In brackwassergrünen Kostümen von David Walker, der auch die Bühne verantwortet hat, wehen die Elfen durch den dunklen Tann, dass der schwärmerischen Phantasie nichts zu wünschen übrig bleibt. Spätestens, wenn der nächtliche Wald dank einer ordentlichen Portion Bühnennebel endgültig zum ausweglosen Labyrinth (der Gefühle) wird, hätte Caspar David Friedrich wohl voller Begeisterung in die Hände geklatscht ob dieser überbordenden Träumerei.

Dass David Dawson in seinen Arbeiten genau so einen großen Bogen um Ecken und Kanten macht, ist bekannt. In seiner Uraufführung „The Four Seasons“ mit Max Richters „Vivaldi recomposed“ eckt immerhin die Musik immer mal wieder auf interessante Art im Ohr an. Dawson setzt sein Ensemble in seinen gewohnten „grauen“ Raum, in dem die Tänzer in 13 Teilen die Jahreszeiten und deren Verlauf tanzen und es gleichzeitig nicht tun. Da ist nichts vordergründig. Dawson stellt seine Tänzer nie aus. Auch hier agieren sie durchweg in mehr oder minder diffusem Licht, das direkt von oben kommt und keinen Fokus entstehen lässt. Das Werden und Vergehen ist hier ein einziges Wehen. Dawson ist ganz klar der Mann mit dem Weichzeichner, der sich das Sanfte, Ätherische bereits vor Jahren zu Eigen gemacht hat.

Hier aber kommt noch ein geschickter Griff hinzu. Die Bühne (Eno Henzo) wartet mit überdimensionierten geometrischen Gebilden (Dreieck, Quadrat, Linie) auf, die trotz ihrer Größe völlig unauffällig und im Wortsinn geräuschlos in den Raum eingebracht werden und genau so wieder verschwinden. Damit gibt es dann sozusagen doch Ecken und Kanten. Diese Idee geht auf. So simpel sie erscheint, funktioniert sie in der Klarheit dieser Arbeit ganz wunderbar.

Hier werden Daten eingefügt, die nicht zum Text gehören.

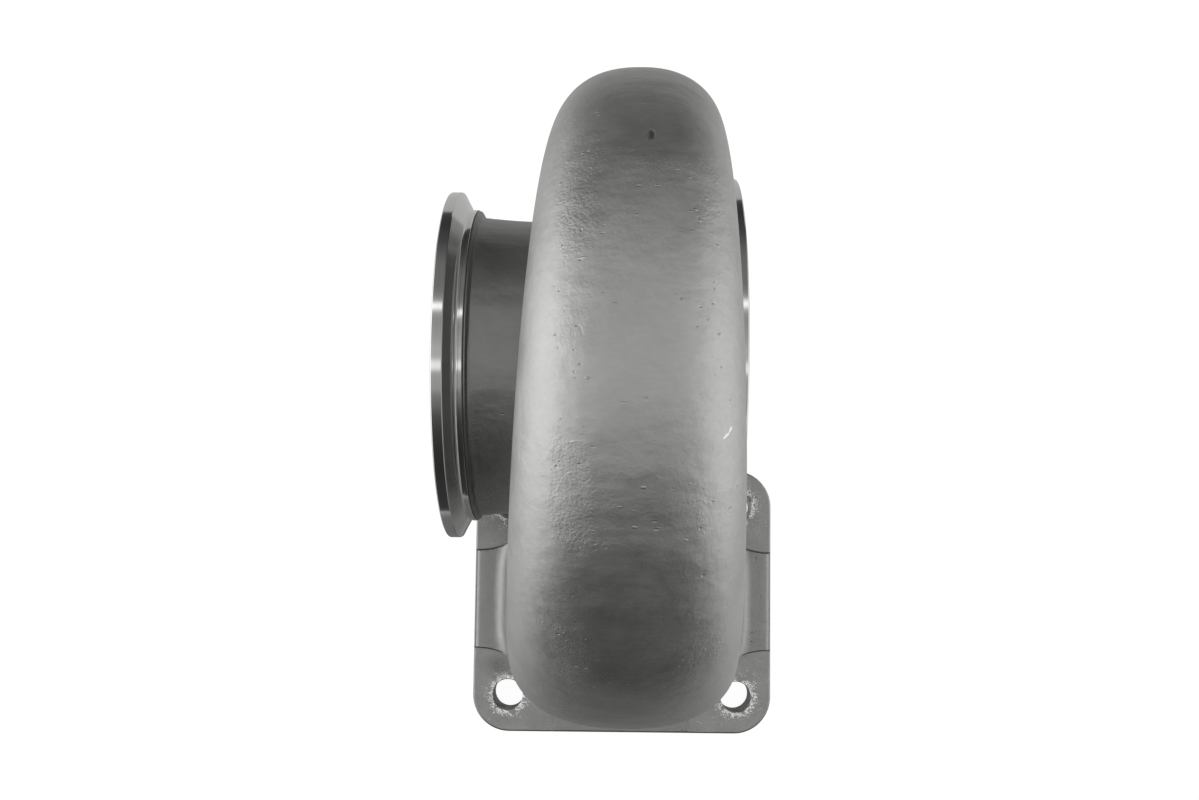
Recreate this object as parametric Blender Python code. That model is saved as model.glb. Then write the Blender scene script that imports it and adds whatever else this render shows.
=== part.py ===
"""Turbine housing of a turbocharger, cast in one piece in stainless steel.

Exhaust gas enters through the rectangular port of the four-bolt inlet flange, runs up a short duct into the
scroll, and leaves the scroll inwards through the ring-shaped nozzle slot. The turbine wheel turns in the
bore beside that slot, and the gas leaves it along the axis through the outlet neck.

The origin is the centre of the inlet flange's gasket face. +Z points from that face to the scroll, and the
turbine axis is parallel to X: the outlet is at -X and the bearing housing joins at +X.
"""
import math

import bmesh
import bpy
import numpy as np

MM = 0.001

# Turbine axis
AXIS_Y = 85.1 * MM
AXIS_HEIGHT = 100.7 * MM

# Inlet flange, with its bolt holes and the raised cast pads between its corners
BOLT_PITCH_X = 93.7 * MM
BOLT_PITCH_Y = 78.2 * MM
BOLT_HOLE_RADIUS = 6.2 * MM
FLANGE_MARGIN_X = 14.25 * MM
FLANGE_MARGIN_Y = 14.9 * MM
FLANGE_LENGTH = BOLT_PITCH_X + 2.0 * FLANGE_MARGIN_X
FLANGE_WIDTH = BOLT_PITCH_Y + 2.0 * FLANGE_MARGIN_Y
FLANGE_THICKNESS = 15.0 * MM
FLANGE_CORNER_RADIUS = 15.0 * MM
FLANGE_EDGE_CHAMFER = 0.6 * MM
PAD_HEIGHT = 2.2 * MM
PAD_LENGTH = 55.0 * MM
PAD_WIDTH = 40.0 * MM
PAD_CORNER_RADIUS = 26.0 * MM
PAD_EDGE_ROUND = 1.2 * MM
PAD_INSET = 0.4 * MM

# Inlet port and duct
PORT_LENGTH = 73.0 * MM
PORT_WIDTH = 51.0 * MM
PORT_SQUARENESS = 6.0
DUCT_WALL = 6.5 * MM
DUCT_SQUARENESS = 4.2
DUCT_FILLET = 5.0 * MM

# Sizes that both clamp rings share
CLAMP_RIM_HEIGHT = 6.0 * MM
CLAMP_RIM_LENGTH = 3.8 * MM
CLAMP_CONE_LENGTH = 2.9 * MM
CLAMP_COLLAR_LENGTH = 2.3 * MM
CLAMP_EDGE_CHAMFER = 0.5 * MM
CLAMP_CLEARANCE = 3.0 * MM
CLAMP_RELIEF_LENGTH = 1.6 * MM

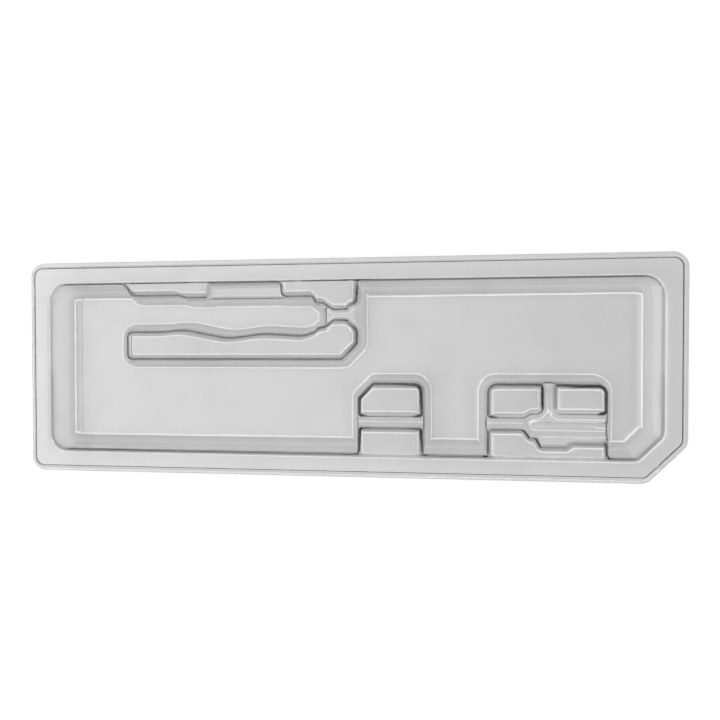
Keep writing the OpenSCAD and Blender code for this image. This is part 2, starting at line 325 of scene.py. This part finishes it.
nest_back = outline([
    [nest_x0 + 1, axis_y + 14.4, 4],
    [nest_x0 + 36, axis_y + 14.4, 6],
    [nest_x0 + 42, axis_y + 12.6, 6],
    [ledge_x0, axis_y + 12.6, 5],
    [ledge_x0, root_y, 0.3],
    [nest_x0 - 7, root_y, 0.3],
])
finger_ledge = outline([
    [ledge_x0 - 5, axis_y + 12.3, 0.3],
    [ledge_x1 + 5, axis_y + 12.3, 0.3],
    [ledge_x1 + 5, root_y, 0.3],
    [ledge_x0 - 5, root_y, 0.3],
])
nest_shoulder = outline([
    [ledge_x1, axis_y + 12.8, 4],
    [neck_x0 - 15, axis_y + 12.8, 2],
    [neck_x0 - 13, axis_y + 8.1, 3],
    [neck_x0 - 7.5, axis_y + 8.1, 3],
    [neck_x0, axis_y + 3.5, 3],
    [neck_x1, axis_y + 3.5, 3],
    [neck_x1 + 2.5, axis_y + 6.1, 2],
    [nest_x1 - 1.2, axis_y + 7.7, 2],
    [nest_x1, axis_y + 11.5, 3],
    [nest_x1, root_y, 0.3],
    [ledge_x1, root_y, 0.3],
])
neck = outline([
    [nest_x1 - 21.7, axis_y - 9, 2],
    [nest_x1 - 2.7, axis_y - 9, 2],
    [nest_x1 - 2.7, axis_y + 9, 2],
    [nest_x1 - 21.7, axis_y + 9, 2],
])
neck_bed_z, neck_bed_r, neck_draft = 11.6, 2.4, math.radians(24)
end_draft = math.radians(29)
ledge_top_r, neck_top_r = 2.8, 3.3


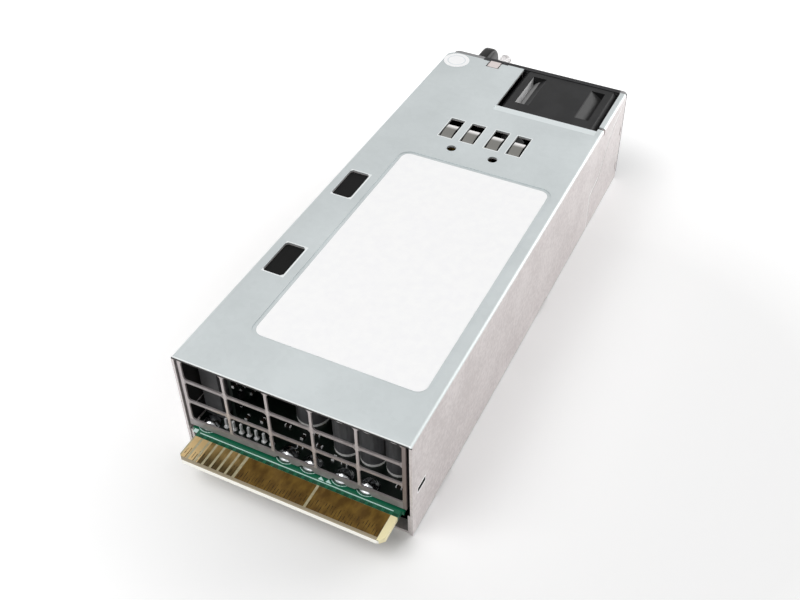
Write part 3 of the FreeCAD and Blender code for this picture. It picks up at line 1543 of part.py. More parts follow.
def make_small_parts():
    """The remaining parts of the input filter and of the converter."""
    top, wall = "board_top", "-board_half + 2.2"
    boxes = [
        ("resonant_choke", wall, "26", f"{wall} + 18", "46", "19", 1.5),
        ("standby_transformer", wall, "48", f"{wall} + 14", "59", "14", 1.0),
        ("x_capacitor", "2.6", "board_front + 3.2", "20.6", "board_front + 9.8", "14", 0.8),
        ("inrush_relay", "4", "-40", "22", "-30", "15", 0.5),
    ]
    for name, x0, y0, x1, y1, height, edge in boxes:
        box = block(x0, y0, top, x1, y1, f"board_top + {height}")
        node(soften(box, lambda e: runs_along(e, 2), edge, "Part::Chamfer"), name)
    bars = [
        block(x0, "54", top, x1, "66", "board_top + 2.5") for x0, x1 in (("-15", "-3"), ("10", "22"))
    ]
    node(group(*bars), "output_bus_bars")
    tube = rod("X", "4", "-44.5", "board_top + 2.6", "2.4", "16", 12)
    caps = [rod("X", x, "-44.5", "board_top + 2.6", "2.6", "3", 12) for x in ("3", "18")]
    node(join(tube, *caps), "mains_fuse")
    sink = "board_narrow - 3.4"
    node(block(sink, "-46", top, f"{sink} + 2", "-28", "board_top + 20"), "rectifier_heatsink")
    return node(block(f"{sink} - 1.8", "-45", "board_top + 3", sink, "-29", "board_top + 17"), "bridge_rectifier")


def make_leads():
    """Insulated leads from the inlet pins to the board, and the fan's plug with its leads."""
    start, turn, land = "inlet_end + pin_tail", "inlet_end + pin_tail + 3.6", "board_front + 2"
    run = "board_top + 4"
    r = "lead_radius"
    leads = []
    for x, z in (("inlet_across - pin_offset", "inlet_up + pin_pitch"), ("inlet_across + pin_offset", "inlet_up")):
        leads.append(join(
            rod("Y", x, start, z, r, f"{turn} + {r} - ({start})", 8),
            rod("Z", x, turn, f"{run} - {r}", r, f"{z} - ({run}) + 2*{r}", 8),
            rod("Y", x, turn, run, r, f"{land} + {r} - ({turn})", 8),
            rod("Z", x, land, "board_top", r, f"{run} - board_top", 8),
        ))
    x, aside, z = "inlet_across - pin_offset", "inlet_across - pin_offset - 4.2", "board_top + 1.1"
    near = "inlet_end + pin_tail + 2"
    leads.append(join(
        rod("Y", x, start, z, r, f"2 + {r}", 8),
        rod("X", f"{aside} - {r}", near, z, r, f"4.2 + 2*{r}", 8),
        rod("Y", aside, near, z, r, f"{land} - ({near})", 8),
    ))
    node(group(*leads), "inlet_leads")
    plug = block("plug_across", "board_front + 0.6", "board_top", "plug_across + 8", "board_front + 6", "board_top + 7")
    node(soften(plug, lambda e: runs_along(e, 2), 0.5, "Part::Chamfer"), "fan_plug")
    wires = [
        rod("Y", f"plug_across + {1 + 2*k}", "fan_back", "board_top + 4", "0.6", "board_front + 0.6 - (fan_back)", 8)
        for k in range(4)
    ]
    return node(group(*wires), "fan_leads")


# ---------------------------------------------------------------- cover details

def make_contact_clips():
    """Two spring clips under the cover, each with two bowed fingers that rise through the slots."""
    clips = []
    for clip, hole in (("clip_left", "clip_hole_left"), ("clip_right", "clip_hole_right")):
        reach = "finger_slot_pitch/2 + finger_slot_width/2 + 1"
        base = minus(
            block(
                f"{clip} - ({reach})", "finger_slot_near", "lid_under - clip_thick",
                f"{clip} + {reach}", "clip_hole_place + 3.4", "lid_under",
            ),
            rod("Z", hole, "clip_hole_place", "lid_under - 1", "clip_hole_radius + 0.4", "2", 12),
        )
        fingers = [bowed_finger(f"{clip} + {side}*finger_slot_pitch/2") for side in (-1, 1)]
        clips.append(join(base, *fingers))
    return node(group(*clips), "contact_clips")


def bowed_finger(centre):
    """A strip bent to an arc that starts under the cover and bows up through its slot."""
    curves = []
    for radius in ("finger_bow", "finger_bow - finger_thick"):
        curve = FreeCAD.ActiveDocument.addObject("Part::Cylinder", "bow")
        bind(curve, Radius=radius, Height="finger_width")
        curve.Angle = 38
        upright = FreeCAD.Rotation(FreeCAD.Vector(1, 1, 1), 120)
        curve.Placement.Rotation = upright.multiply(FreeCAD.Rotation(FreeCAD.Vector(0, 0, 1), 67.5))
        curves.append(place(
            curve, f"{centre} - finger_width/2", "finger_slot_near - 4.8", "body_height + finger_rise - finger_bow",
        ))
    foot = block(
        f"{centre} - finger_width/2", "finger_slot_near - 1.2", "lid_under - clip_thick",
        f"{centre} + finger_width/2", "finger_slot_near", "lid_under",
    )
    return join(minus(*curves), foot)


def make_lid_film():
    """Insulating film stuck under the cover behind the two slots."""
    film = block(
        "film_slot_left - film_slot_width - 1.6", "film_slot_first - 8", "lid_under - film_thick",
        "wall_in - 0.4", "film_slot_second + film_slot_length + 8", "lid_under",
    )
    return node(film, "lid_insulator")


def make_labels():
    """Bare rating label in its recess and a round sticker near the front corner."""
    label = block(
        "label_right", "label_centre_along - label_length/2", "label_low",
        "label_left", "label_centre_along + label_length/2", "label_low + label_thick",
    )
    node(soften(label, lambda e: runs_along(e, 2), SIZES["label_round"]), "rating_label")
    return node(rod("Z", "sticker_across", "sticker_along", "body_height", "sticker_radius", "label_thick"), "round_sticker")


# ---------------------------------------------------------------- document

def make_sheet(doc):
    """The spreadsheet of driving sizes: alias in column A, plain number in column B."""
    sheet = doc.addObject("Spreadsheet::Sheet", "Sizes")
    for row, (alias, value) in enumerate(SIZES.items(), 1):
        sheet.set(f"A{row}", alias)
        sheet.set(f"B{row}", str(value))
        sheet.setAlias(f"B{row}", alias)
    doc.recompute()


def check(doc):
    """Stops the build if anything failed or any sub-part isn't a valid solid."""
    for thing in doc.Objects:
        if "Invalid" in thing.State or "Error" in thing.State:
            raise RuntimeError(f"{thing.Name} ({thing.Label}) failed: {thing.State}")
        solid = thing.isDerivedFrom("Part::Feature") and not thing.isDerivedFrom("Part::Part2DObject")
        if solid and (thing.Shape.isNull() or not thing.Shape.isValid() or not thing.Shape.Solids):
            raise RuntimeError(f"{thing.Name} ({thing.Label}) has no valid solid")


def main():
    """Builds the document, checks it and writes one STEP file for each sub-part."""
    doc = FreeCAD.newDocument("power_supply")
    make_sheet(doc)
    make_chassis_base()
    make_top_cover()
    make_cover_screws()
    make_rear_grille()
    make_front_panel()
    make_finger_guard()
    make_fan_frame()
    make_fan_rotor()
    make_fan_motor()
    make_fan_screws()
    make_inlet()
    make_inlet_bracket()
    make_handle()
    make_status_light()
    make_release_lever()
    make_thumb_tab()
    make_pivot_pin()
    make_lever_spring()
    make_main_board()
    make_board_fixings()
    make_contacts()
    make_output_details()
    make_capacitors()
    make_control_card()
    make_power_stage()
    wound_ring("13", "-10", "pfc_choke", 16)
    wound_ring("-12", "-44", "filter_choke", 14, "choke_radius - 0.5")
    make_transformer()
    make_small_parts()
    make_leads()
    make_contact_clips()
    make_lid_film()
    make_labels()
    doc.recompute()
    check(doc)
    os.makedirs("parts", exist_ok=True)
    for part in NODES:
        part.Shape.exportStep(f"parts/{part.Label}.step")
    print(f"{len(NODES)} sub-parts, {sum(len(part.Shape.Solids) for part in NODES)} solids")


main()
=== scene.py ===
"""Looks of a hot swap server power supply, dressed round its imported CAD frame."""

from __future__ import annotations

import logging
import math
from collections.abc import Iterable, Sequence
from dataclasses import dataclass
from enum import Enum
from typing import Any

import bmesh
import bpy
from mathutils import Matrix, Vector

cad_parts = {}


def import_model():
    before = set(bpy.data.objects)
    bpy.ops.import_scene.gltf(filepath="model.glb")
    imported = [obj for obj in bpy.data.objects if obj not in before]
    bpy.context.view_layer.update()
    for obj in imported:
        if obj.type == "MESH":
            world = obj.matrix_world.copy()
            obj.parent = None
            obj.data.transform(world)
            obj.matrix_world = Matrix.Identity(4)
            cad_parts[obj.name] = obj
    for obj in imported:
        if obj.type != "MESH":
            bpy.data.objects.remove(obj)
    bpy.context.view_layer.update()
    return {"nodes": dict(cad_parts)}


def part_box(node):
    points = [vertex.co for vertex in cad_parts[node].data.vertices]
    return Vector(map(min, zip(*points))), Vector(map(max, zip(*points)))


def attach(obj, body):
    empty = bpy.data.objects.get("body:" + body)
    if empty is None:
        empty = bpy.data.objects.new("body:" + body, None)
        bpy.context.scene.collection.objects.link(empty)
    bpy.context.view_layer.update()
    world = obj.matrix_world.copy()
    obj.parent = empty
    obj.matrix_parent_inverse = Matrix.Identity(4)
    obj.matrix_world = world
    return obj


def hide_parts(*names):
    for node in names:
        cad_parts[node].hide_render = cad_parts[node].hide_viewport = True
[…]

Yumiko Takeshima, als Tänzerin dem Dresdner Publikum ebenso bekannt wie als Kostümbildnerin, hat dem Ensemble schlichte Einteiler verpasst, die neben dem Kopf einzig Hände und Füße unbedeckt lassen und diese dadurch enorm betonen. Damit wird die Geradlinigkeit des gesamten Ansatzes konsequent weitergeführt. Und durch die Organik in den Wechseln zwischen Duetten und Ensembleszenen kann man sich am Ende durchaus fragen, ob die Tänzer zwischendurch eigentlich ihre Kostüme gewechselt haben oder ob die unterschiedlichen Farben allein durch das Licht entstanden sind.

Somit bleibt nur noch offen, warum diese beiden Arbeiten so nebeneinander gestellt worden sind. Die Semperoper fährt seit geraumer Zeit das Konzept, in gemischten Abenden eine Auswahl zu präsentieren, die jeweils mit einer älteren Arbeit beginnt, die mal mehr, mal minder als Klassiker bezeichnet werden kann, um sich dann im Verlauf des Abends immer weiter zu zeitgenössischen Arbeiten zu bewegen. In diesem Fall muss man sich fragen, ob man den beiden Choreografien damit einen Gefallen getan hat. Ob nicht Ashtons Klassiker mit seinem ganz eigenen, britischen Stil der Tanztechnik des Royal Ballett vor dem zeitgenössischeren Dawson an Zugkraft verliert und ob man Dawson etwa keinen Abendfüller zutraute.